« On ne connait que les choses que l’on apprivoise »

Il y a déjà plusieurs années de cela, un petit conte initiatique m’a été narré par une amie…

Le voici :

Ce Coin_de_forêt_JPRX_Amatin là, notre guide nous invita à l’accompagner dans la forêt.

Après une heure de marche hors des chemins, il nous fit signe de nous arrêter.

Sans bouger, juste devant nous, il nous indiqua du doigt : tout d’abord un petit sapin, puis environ un mètre plus loin, une pierre à la forme un peu étrange, ensuite une petite fleur mauve, et, dessinant finalement un carré : une fougère un peu plus grande que les autres.

Il nous dit alors la chose suivante : « Voici un cahier et de quoi écrire ou dessiner. Vous avez une heure pour observer cet endroit et consigner avec minutie et force détails tout ce que vous pourrez y voir, sentir, toucher, entendre, gouter….. »

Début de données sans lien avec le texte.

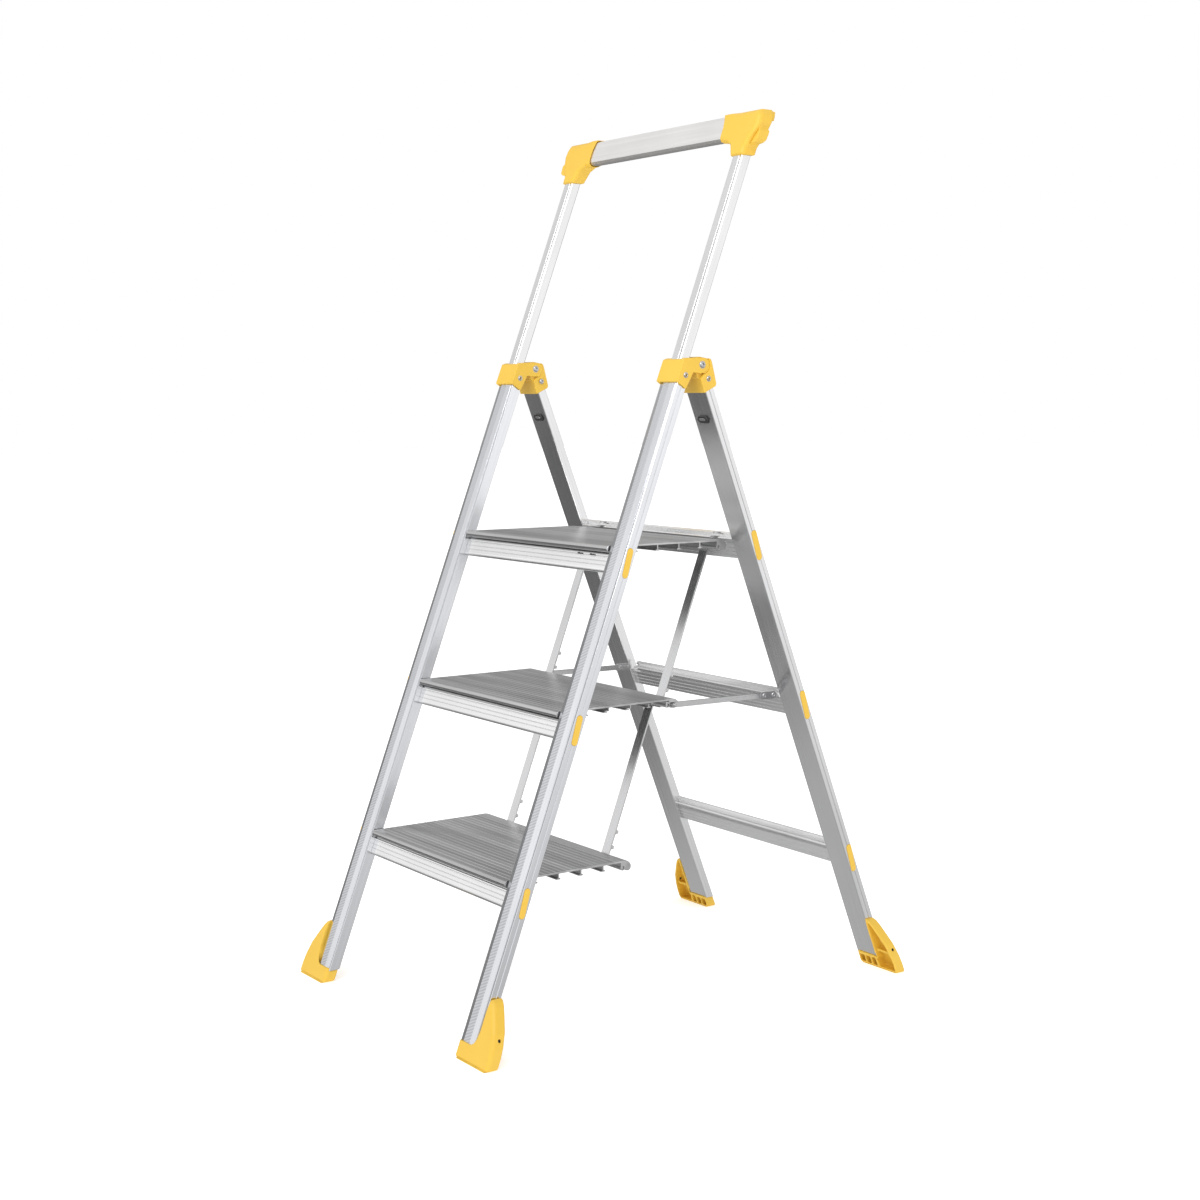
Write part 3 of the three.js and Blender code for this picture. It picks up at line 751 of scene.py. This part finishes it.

Il fit ensuite demi-tour et disparu dans la forêt.

Chacun d’entre nous s’attela alors à cette tâche avec enthousiasme ; se relayant pour observer, écrire, dessiner…

Nous étions allés de découverte en découverte, du plus petit au plus grand, du vivant au minéral, de l’aérien au terrien.

Quand l’heure fut écoulée, c’est finalement avec surprise que nous l’avons entendu revenir d’un pas alerte.  Arrivé à quelques mètres de nous, sans cesser de marcher, il dit d’une voix enjouée : « alors, qu’avez-vous donc à me raconter sur ce petit morceau de forêt ? ».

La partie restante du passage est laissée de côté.